How much does it cost?
Same price, give or take. 20% faster ST perf (doesn't matter how, IPC improvements or clock bumps).

33% loss of cores.

That's all the information you need to make the judgement based on your specific use cases.

And that you're starting with a 6 core 3600, and moving to a 4 core 5400X.

Again, it's not a trick question.
 
Bingo! The only caveat is "how fast is it?" totally depends on what you are doing. Gamers and encoders give different answers.
So for gaming you can give up 25%, 33% or even 50% of your cores for a 20% ST improvement?

That is clearly not the case.

Let's say you start with a quad core and move to a dual core with a +20% ST perf increase. Good deal, for gamers?

The idea that "cores don't matter" is just wrong.
 
So for gaming you can give up 25%, 33% or even 50% of your cores for a 20% ST improvement?

That is clearly not the case.

Let's say you start with a quad core and move to a dual core with a +20% ST perf increase. Good deal, for gamers?
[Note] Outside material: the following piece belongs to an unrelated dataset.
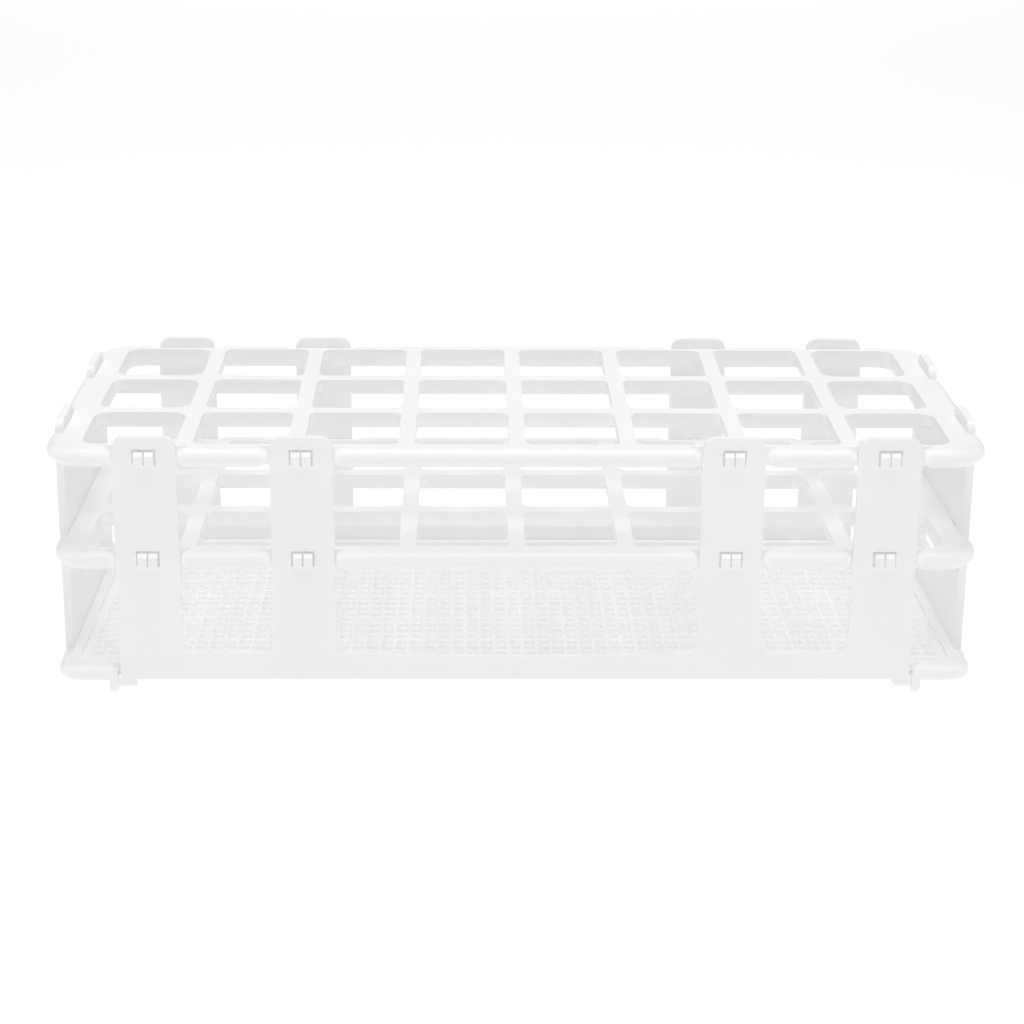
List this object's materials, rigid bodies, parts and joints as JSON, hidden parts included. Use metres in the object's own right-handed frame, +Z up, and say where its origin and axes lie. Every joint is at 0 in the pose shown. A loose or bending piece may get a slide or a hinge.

The idea that "cores don't matter" is just wrong.
Now you're just being silly. The point is "cores don't matter", performance does. Treat the CPU like a black box, don't even consider the internal architecture. Performance in the task at hand is all that matters. I couldn't care less if my processor had 2 cores or 64 if delivered 150fps in the game I was playing or encoded the video in the time it took to take a leak.
 
Now you're just being silly. The point is "cores don't matter", performance does. Treat the CPU like a black box, don't even consider the internal architecture. Performance in the task at hand is all that matters. I couldn't care less if my processor had 2 cores or 64 if delivered 150fps in the game I was playing or encoded the video in the time it took to take a leak.
Under what circumstances will you get more performance moving from a 6 core to a 4 core with 20% better ST perf per core?

Apart from ST apps, which is a given?

Do you think most games in 2020 are still unable to use more than 4 cores? I mean that's fine if you do think that, but I'm fairly sure it's not true for all games today.